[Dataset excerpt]
>> start
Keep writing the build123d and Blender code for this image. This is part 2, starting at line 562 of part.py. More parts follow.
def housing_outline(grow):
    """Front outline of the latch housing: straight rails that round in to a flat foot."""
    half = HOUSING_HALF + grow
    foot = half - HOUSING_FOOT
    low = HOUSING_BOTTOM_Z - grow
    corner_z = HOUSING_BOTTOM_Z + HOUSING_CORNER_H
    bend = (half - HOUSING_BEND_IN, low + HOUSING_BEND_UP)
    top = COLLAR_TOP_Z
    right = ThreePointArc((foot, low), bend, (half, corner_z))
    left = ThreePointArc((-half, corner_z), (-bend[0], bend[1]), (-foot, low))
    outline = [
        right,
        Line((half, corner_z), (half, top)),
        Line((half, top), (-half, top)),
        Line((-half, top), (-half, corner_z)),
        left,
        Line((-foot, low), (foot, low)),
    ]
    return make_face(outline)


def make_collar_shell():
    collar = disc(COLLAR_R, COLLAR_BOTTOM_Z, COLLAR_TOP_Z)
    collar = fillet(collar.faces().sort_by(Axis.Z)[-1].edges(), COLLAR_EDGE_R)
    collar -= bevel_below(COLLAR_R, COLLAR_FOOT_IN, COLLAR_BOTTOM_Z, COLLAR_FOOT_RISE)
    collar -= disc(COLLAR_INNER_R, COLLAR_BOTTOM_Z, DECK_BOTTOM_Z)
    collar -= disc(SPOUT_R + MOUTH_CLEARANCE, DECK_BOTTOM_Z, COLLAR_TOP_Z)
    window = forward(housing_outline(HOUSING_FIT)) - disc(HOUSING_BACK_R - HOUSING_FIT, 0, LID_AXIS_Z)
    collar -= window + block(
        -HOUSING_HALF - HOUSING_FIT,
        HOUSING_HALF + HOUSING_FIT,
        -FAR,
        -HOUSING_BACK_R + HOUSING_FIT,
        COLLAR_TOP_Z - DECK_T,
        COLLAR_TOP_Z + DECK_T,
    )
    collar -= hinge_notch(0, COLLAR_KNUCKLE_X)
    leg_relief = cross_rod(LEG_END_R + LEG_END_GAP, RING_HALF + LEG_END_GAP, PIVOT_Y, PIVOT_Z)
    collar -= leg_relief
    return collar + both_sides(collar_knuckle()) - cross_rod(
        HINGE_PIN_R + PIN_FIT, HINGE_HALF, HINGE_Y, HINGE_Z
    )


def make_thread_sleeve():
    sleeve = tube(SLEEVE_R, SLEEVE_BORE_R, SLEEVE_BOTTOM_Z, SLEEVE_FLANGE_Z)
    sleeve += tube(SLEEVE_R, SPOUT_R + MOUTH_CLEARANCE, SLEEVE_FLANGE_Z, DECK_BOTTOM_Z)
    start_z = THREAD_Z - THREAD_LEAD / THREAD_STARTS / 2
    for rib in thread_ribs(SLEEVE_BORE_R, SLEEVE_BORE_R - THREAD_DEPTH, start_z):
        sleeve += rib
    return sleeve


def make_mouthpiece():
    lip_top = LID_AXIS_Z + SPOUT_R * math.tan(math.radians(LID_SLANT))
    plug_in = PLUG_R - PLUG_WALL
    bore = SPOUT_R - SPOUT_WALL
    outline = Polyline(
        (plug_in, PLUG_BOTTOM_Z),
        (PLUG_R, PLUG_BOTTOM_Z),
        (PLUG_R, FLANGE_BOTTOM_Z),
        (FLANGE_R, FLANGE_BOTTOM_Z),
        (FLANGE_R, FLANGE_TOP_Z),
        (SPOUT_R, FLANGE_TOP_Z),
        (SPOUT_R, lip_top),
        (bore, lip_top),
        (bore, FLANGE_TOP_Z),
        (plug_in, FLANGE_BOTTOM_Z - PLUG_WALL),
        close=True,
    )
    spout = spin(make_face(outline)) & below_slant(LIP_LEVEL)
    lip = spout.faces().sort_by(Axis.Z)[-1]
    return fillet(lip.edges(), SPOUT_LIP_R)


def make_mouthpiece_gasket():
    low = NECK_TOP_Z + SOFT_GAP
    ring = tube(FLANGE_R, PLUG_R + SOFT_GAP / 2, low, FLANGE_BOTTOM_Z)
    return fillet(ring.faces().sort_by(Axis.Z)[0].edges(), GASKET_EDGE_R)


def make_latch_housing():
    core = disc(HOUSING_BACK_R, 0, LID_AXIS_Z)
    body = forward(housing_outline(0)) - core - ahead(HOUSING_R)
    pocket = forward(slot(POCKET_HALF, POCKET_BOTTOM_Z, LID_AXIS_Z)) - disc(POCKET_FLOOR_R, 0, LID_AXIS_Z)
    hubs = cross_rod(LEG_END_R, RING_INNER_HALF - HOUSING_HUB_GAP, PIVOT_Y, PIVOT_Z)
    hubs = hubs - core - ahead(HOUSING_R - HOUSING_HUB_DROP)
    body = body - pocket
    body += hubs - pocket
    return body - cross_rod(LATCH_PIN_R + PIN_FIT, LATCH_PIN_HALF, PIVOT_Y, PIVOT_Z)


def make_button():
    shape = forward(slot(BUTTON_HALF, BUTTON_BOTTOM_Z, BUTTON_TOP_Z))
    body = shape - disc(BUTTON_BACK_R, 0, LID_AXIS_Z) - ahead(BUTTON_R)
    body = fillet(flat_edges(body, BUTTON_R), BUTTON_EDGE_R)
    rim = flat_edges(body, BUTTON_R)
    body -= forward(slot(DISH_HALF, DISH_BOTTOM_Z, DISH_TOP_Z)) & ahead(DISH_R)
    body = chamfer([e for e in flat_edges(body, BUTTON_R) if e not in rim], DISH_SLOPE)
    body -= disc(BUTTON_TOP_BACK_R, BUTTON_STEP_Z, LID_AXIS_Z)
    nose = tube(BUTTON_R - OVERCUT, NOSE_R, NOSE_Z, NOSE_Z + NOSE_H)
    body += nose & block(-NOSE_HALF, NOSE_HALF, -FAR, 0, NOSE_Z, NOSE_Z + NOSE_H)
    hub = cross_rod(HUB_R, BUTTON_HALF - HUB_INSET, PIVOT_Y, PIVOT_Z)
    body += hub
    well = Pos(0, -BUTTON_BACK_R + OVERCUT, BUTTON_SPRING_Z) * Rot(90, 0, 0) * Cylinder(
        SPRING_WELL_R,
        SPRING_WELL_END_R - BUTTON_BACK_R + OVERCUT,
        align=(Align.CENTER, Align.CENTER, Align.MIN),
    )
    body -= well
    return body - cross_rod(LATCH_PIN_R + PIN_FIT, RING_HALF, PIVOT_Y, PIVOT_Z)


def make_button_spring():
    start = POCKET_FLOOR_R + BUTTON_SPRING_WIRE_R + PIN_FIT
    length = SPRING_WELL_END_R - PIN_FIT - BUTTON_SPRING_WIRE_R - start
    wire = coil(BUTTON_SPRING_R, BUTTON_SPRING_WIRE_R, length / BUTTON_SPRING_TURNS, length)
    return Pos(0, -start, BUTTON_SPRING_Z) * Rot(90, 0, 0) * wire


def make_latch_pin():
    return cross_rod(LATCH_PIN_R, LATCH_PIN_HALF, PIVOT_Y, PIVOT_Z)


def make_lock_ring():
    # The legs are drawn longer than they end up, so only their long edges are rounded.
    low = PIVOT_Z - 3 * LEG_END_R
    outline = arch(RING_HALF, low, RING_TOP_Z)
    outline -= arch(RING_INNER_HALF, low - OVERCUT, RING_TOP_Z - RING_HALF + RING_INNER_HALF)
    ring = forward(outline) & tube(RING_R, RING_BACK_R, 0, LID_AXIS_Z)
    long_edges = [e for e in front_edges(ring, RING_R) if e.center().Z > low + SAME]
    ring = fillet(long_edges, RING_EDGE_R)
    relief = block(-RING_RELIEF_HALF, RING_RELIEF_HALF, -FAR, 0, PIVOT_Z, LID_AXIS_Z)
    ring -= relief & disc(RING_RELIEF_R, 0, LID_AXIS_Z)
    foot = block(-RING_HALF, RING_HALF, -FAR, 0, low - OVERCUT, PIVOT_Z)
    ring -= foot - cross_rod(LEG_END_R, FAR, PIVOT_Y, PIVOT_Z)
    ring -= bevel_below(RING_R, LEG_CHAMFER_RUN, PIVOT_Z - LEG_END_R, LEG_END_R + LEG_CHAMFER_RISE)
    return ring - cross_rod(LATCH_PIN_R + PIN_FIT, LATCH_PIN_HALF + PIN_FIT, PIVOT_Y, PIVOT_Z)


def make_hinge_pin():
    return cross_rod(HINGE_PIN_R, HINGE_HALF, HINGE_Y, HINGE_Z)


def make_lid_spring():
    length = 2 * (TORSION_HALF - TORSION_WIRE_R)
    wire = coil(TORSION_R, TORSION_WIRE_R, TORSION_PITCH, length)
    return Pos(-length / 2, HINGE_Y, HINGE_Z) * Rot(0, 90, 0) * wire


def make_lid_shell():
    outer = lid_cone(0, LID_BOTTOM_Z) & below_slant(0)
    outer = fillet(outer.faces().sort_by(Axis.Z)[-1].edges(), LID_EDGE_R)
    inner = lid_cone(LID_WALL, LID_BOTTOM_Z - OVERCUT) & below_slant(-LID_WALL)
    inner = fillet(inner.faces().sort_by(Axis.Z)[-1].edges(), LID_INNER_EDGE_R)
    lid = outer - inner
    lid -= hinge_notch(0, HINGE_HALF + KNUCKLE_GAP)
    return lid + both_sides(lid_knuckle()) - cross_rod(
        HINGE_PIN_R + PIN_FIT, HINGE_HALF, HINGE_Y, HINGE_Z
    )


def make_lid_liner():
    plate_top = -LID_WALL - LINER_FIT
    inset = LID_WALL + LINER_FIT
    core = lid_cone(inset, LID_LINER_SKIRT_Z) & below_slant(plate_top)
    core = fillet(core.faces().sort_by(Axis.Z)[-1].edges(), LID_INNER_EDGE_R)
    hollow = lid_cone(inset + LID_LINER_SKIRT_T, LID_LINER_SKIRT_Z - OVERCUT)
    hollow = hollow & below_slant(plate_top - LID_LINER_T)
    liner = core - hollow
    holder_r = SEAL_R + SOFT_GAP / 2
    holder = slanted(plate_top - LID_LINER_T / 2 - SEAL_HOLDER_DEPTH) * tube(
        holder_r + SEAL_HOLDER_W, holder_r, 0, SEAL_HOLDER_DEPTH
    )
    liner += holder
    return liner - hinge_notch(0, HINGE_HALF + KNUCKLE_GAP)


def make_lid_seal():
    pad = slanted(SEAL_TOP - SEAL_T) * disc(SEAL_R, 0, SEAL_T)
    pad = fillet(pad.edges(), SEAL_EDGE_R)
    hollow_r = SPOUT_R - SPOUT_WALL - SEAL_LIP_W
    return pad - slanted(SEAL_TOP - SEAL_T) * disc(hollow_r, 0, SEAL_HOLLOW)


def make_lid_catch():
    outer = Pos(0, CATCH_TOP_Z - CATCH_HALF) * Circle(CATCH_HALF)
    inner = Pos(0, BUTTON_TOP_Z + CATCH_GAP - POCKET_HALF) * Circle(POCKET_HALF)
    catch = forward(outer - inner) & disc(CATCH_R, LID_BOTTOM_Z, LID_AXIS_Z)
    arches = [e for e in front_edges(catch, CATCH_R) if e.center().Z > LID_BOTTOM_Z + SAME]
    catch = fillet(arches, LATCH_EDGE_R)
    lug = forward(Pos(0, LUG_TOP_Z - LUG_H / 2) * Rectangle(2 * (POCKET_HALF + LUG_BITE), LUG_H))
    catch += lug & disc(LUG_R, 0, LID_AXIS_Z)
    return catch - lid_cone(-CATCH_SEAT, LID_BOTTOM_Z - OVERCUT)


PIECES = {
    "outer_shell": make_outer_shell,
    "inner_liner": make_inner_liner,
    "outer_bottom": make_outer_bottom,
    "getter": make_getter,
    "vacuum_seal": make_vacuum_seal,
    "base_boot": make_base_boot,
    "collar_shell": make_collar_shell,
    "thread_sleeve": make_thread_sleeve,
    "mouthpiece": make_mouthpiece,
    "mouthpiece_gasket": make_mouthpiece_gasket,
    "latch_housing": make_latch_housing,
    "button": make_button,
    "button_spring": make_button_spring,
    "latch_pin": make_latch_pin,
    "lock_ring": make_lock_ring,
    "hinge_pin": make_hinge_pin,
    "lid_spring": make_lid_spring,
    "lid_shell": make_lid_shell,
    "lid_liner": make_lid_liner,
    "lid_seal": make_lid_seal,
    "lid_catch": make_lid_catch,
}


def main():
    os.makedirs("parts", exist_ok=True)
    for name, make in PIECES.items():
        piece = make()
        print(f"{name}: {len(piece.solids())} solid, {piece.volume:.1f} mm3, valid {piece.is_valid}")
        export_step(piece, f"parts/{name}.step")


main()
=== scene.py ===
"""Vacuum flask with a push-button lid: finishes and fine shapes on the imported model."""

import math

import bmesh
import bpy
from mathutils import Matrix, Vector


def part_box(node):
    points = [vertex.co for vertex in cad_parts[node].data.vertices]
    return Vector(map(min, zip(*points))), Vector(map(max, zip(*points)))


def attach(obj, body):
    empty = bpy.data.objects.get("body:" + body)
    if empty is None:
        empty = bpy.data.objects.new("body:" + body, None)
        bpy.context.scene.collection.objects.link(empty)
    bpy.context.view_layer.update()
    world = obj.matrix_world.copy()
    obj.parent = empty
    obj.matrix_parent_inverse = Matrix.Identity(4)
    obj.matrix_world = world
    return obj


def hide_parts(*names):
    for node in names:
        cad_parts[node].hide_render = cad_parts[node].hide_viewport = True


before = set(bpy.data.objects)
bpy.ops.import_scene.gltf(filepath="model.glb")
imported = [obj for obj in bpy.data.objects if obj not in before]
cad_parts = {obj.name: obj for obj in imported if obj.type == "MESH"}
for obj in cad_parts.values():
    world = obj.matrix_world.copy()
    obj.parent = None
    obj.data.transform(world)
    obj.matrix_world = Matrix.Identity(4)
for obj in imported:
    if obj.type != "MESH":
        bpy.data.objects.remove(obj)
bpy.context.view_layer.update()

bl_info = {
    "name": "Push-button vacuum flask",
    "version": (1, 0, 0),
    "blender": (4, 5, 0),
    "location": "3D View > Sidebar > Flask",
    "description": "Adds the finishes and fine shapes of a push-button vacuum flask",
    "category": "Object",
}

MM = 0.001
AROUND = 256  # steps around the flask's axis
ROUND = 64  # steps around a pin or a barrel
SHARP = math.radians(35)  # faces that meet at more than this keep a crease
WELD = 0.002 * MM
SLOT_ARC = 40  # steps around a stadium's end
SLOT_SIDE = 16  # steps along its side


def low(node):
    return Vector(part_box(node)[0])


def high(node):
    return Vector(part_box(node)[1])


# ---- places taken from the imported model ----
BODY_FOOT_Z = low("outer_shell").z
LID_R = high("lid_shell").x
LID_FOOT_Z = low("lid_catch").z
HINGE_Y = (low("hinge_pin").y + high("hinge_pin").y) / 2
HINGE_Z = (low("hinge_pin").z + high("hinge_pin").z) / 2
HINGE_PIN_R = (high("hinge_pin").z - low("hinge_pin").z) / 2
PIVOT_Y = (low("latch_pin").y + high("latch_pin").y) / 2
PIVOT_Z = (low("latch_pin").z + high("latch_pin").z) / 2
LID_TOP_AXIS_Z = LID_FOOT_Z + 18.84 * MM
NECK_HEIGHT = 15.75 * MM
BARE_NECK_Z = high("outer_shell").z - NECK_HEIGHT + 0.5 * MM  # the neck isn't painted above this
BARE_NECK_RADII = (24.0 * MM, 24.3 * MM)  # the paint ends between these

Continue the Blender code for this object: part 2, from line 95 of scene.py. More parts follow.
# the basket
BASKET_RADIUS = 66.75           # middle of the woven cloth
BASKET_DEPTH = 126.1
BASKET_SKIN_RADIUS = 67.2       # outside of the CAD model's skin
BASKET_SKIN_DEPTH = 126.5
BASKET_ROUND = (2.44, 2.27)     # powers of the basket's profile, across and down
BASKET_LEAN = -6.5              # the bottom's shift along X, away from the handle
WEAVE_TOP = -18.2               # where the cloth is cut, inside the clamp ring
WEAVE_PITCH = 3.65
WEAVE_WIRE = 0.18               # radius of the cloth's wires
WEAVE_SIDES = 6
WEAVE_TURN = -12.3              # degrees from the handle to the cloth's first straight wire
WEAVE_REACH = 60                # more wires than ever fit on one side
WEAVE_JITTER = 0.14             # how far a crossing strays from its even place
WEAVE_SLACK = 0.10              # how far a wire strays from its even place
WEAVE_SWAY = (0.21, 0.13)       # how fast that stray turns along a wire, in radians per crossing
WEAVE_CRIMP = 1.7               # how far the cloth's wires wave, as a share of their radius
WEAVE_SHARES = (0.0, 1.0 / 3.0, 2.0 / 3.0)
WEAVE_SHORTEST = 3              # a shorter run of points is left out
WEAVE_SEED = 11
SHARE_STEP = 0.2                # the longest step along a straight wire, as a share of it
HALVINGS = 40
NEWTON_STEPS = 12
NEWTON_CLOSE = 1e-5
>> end
Aim
Transcribe precisely the lines between the one that contains "points = [vertex.co" and the one that contains "for node in", counting those two lines as part of the range.

Correct result
    points = [vertex.co for vertex in cad_parts[node].data.vertices]
    return Vector(map(min, zip(*points))), Vector(map(max, zip(*points)))


def attach(obj, body):
    empty = bpy.data.objects.get("body:" + body)
    if empty is None:
        empty = bpy.data.objects.new("body:" + body, None)
        bpy.context.scene.collection.objects.link(empty)
    bpy.context.view_layer.update()
    world = obj.matrix_world.copy()
    obj.parent = empty
    obj.matrix_parent_inverse = Matrix.Identity(4)
    obj.matrix_world = world
    return obj


def hide_parts(*names):
    for node in names:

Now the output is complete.